The Anschutz group's withdrawal illuminates once again the divisiveness that makes it difficult to build--or even take the first steps toward building--a football stadium in Los Angeles acceptable to local interests and the NFL.

Just last week, the Coliseum Commission decided to allot up to $1 million to promote its venue as an NFL site--a move the Anschutz group claimed was particularly bewildering because the league has signaled it is no longer interested in the nearly 80-year-old facility.

NFL Commissioner Paul Tagliabue as recently as last month said that the Coliseum is not an option.

Tagliabue was not available for comment Friday. But NFL spokesman Joe Browne said, "We've been down that road before and we have yet to see a viable stadium plan for an NFL team at the Coliseum."

The position of some of the league's 32 owners was pungently summarized by Art Modell, owner of the Baltimore Ravens, who said of the Coliseum: "Trying to put a new dress on an old hooker is not the way I want to go dancing."

Turning the historic landmark into a state-of-the-art facility with posh suites and club seats would cost about $400 million.

Pat Lynch, the Coliseum's general manager, has said he believes that a financing plan created in 1999, when the Coliseum was vying to land the league's 32nd team, can be revived.

But skeptics say that financing plan is overly optimistic, noting that it is contingent upon receiving a $150-million subsidy from the NFL and the emergence of a developer willing to come forward with the money to underwrite the project. So far, no one has expressed interest in the job.

Coliseum proponents on Friday refused to be portrayed as spoilsports.

"I don't think we caused this," Lynch said of the Anschutz group's withdrawal. "This is a free country. The better deal should always win."

Zev Yaroslavsky, chairman of the county Board of Supervisors, who also sits on the Coliseum Commission, was out of the country Friday but said through a spokesman, "The fact that this is all it took to collapse the deal just proves it was not ready for prime time. It's a failed attempt to build a stadium in search of an excuse for that failure."

The Rams and the Raiders, who left Southern California before the 1995 season, have called the Coliseum home, the Raiders as recently as 1994.

And Coliseum advocates insist that with the right proposal, the Coliseum would once again be embraced by the league.

The Coliseum was considered the front-runner in the 1999 race to land an NFL expansion team. But Los Angeles lost that competition to Houston and Texas businessman Bob McNair, who paid a $700-million franchise fee.

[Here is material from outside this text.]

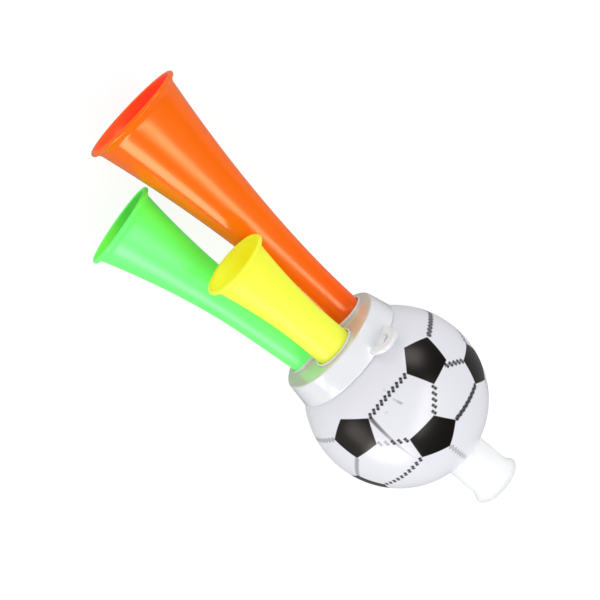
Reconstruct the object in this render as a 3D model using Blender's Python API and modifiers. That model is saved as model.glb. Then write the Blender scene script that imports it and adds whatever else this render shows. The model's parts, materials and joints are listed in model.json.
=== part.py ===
"""Three-trumpet stadium horn blown through a hollow football.

Two half shells are welded into a hollow ball with a neck on one side and a seat for the
mouthpiece on the other. A cap with three leaning sockets closes the neck. Each socket holds
a flared trumpet, and a beating reed stands in the end of each trumpet, inside the ball.

The horn lies on a table: the ball and the rims of the two lower bells touch z = 0, the bells
point along +X and the short trumpet is on top. The script works in metres.
"""

import math

import bmesh
import bpy
from mathutils import Matrix, Vector

# Fits
FIT_GAP = 0.0003  # clearance between two pieces that touch

# Ball
BALL_DIAMETER = 0.0800  # across the horn's axis
BALL_LENGTH = 0.0824  # along the axis, without neck and mouthpiece
BALL_WALL = 0.0014
NECK_WALL = 0.0012
NECK_LENGTH = 0.0040  # how far the neck stands out of the ball
SNAP_BEAD = 0.0004  # how far the bead that holds the cap stands out of the neck
SNAP_BEAD_WIDTH = 0.0012
SEAM_AZIMUTH = 72.8  # degrees about the axis from the horn's right side
WELD_RIB_WIDTH = 0.0005
WELD_RIB_DEPTH = 0.0008

# Trumpets
PIPE_DIAMETER = 0.0176  # outside, at the end that goes into the cap
TRUMPET_WALL = 0.0012
FLARE_POWER = 1.8
FLARE_RING_STEP = 0.0095  # spacing of the rings of faces along the flare
LIP_REACH = 0.0031  # how far the lip turns out of the flare
LIP_SWEEP = 70.0  # degrees from the trumpet's axis at the rim
RIM_ROUNDING = 0.0004
LONG_TRUMPET_LENGTH = 0.1269  # from the socket's lip to the rim
LONG_BELL_DIAMETER = 0.0486
LONG_FLARE_LENGTH = 0.1110
LONG_SPLAY = 3.0  # degrees that the trumpet leans outwards
MIDDLE_TRUMPET_LENGTH = 0.0997
MIDDLE_BELL_DIAMETER = 0.0392
MIDDLE_FLARE_LENGTH = 0.0670
MIDDLE_SPLAY = 6.4
SHORT_TRUMPET_LENGTH = 0.0574
SHORT_BELL_DIAMETER = 0.0318
SHORT_FLARE_LENGTH = 0.0430
SHORT_SPLAY = 2.4

# Cap
SOCKET_CIRCLE_DIAMETER = 0.0278  # through the three socket centres, at the lips
SOCKET_DEPTH = 0.0100  # length of pipe that a socket holds
SOCKET_WALL = 0.0011
SOCKET_LIP_HEIGHT = 0.0012  # above the cap's face
SOCKET_FLOOR = 0.0012  # ledge that stops the trumpet
SOCKET_FLOOR_HOLE_DIAMETER = 0.0120
SOCKET_ROUNDING = 0.0004
CAP_PLATE = 0.0016
CAP_HEAD_HEIGHT = 0.0056  # of the face above the neck
CAP_HEAD_WALL = 0.0020  # around the head's inside, at the face
CAP_SKIRT_WALL = 0.0025  # around the neck, at the ball
CAP_SHOULDER_RADIUS = 0.0010

# Lanyard ear on the cap
EAR_WIDTH = 0.0146
EAR_THICKNESS = 0.0024
EAR_ROUNDING = 0.0004
EAR_HOLE_DIAMETER = 0.0068
EAR_STAND_OFF = 0.0010  # from the skirt to the centre of the hole
EAR_RISE = 0.0020  # above the skirt's back edge
EAR_LEAN = 12.0  # degrees towards the ball
EAR_AZIMUTH = 124.0

# Mouthpiece
MOUTH_TUBE_DIAMETER = 0.0210
MOUTH_TUBE_LENGTH = 0.0232
MOUTH_WALL = 0.0013
MOUTH_LIP_REACH = 0.0020
MOUTH_LIP_LENGTH = 0.0060
MOUTH_LIP_ROUNDING = 0.0004
SPIGOT_STEP = 0.0018  # shoulder between the tube and its spigot
SPIGOT_LENGTH = 0.0062
COLLAR_WALL = 0.0012

# Reeds
HOLDER_LENGTH = 0.0085  # of the plug inside the pipe
HOLDER_FLANGE = 0.0012
HOLDER_BORE_DIAMETER = 0.0086
BED_LENGTH = 0.0238
BED_TIP = 0.0015
BED_CUT = 0.0010  # height of the flat above the bed's centre
BED_CHANNEL_WIDTH = 0.0044
BED_CHANNEL_DEPTH = 0.0031
BED_LAY = 2.5  # degrees that the flat falls away under the tongue
TONGUE_WIDTH = 0.0060
TONGUE_THICKNESS = 0.00035
TONGUE_ROOT = 0.0036  # clamped length
TONGUE_FREE = 0.0150
WEDGE_LENGTH = 0.0066

# Fineness of the round forms
BALL_SEGMENTS = 40
BALL_RINGS = 13
TRUMPET_SEGMENTS = 30
SOCKET_SEGMENTS = 28
CAP_SEGMENTS = 42
MOUTH_SEGMENTS = 28
REED_SEGMENTS = 18

# Places about the axis, in degrees from the horn's right side: the short trumpet is on top
SHORT_AZIMUTH = 90.0
LONG_AZIMUTH = SHORT_AZIMUTH + 120.0
MIDDLE_AZIMUTH = SHORT_AZIMUTH - 120.0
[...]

Lines have long been drawn in the conflict between the Coliseum and downtown groups.

Months ago, Leiweke said, he had notified key Coliseum backers of the plan to build in South Park. He also told them that the competition would push the Anschutz group out of the picture--unwilling to let the NFL, or league owners, play one site against the other.

Friday's development looms as a potential setback for Hahn, who said he has urged the Anschutz group not to give up on the South Park plan. He also suggested that they might be back: "What I heard from Tim is they're going to sit back here for a while and let things play out. If folks at the Coliseum or Rose Bowl or somewhere else want to come up with a real proposal, they're going to let someone else play for a while."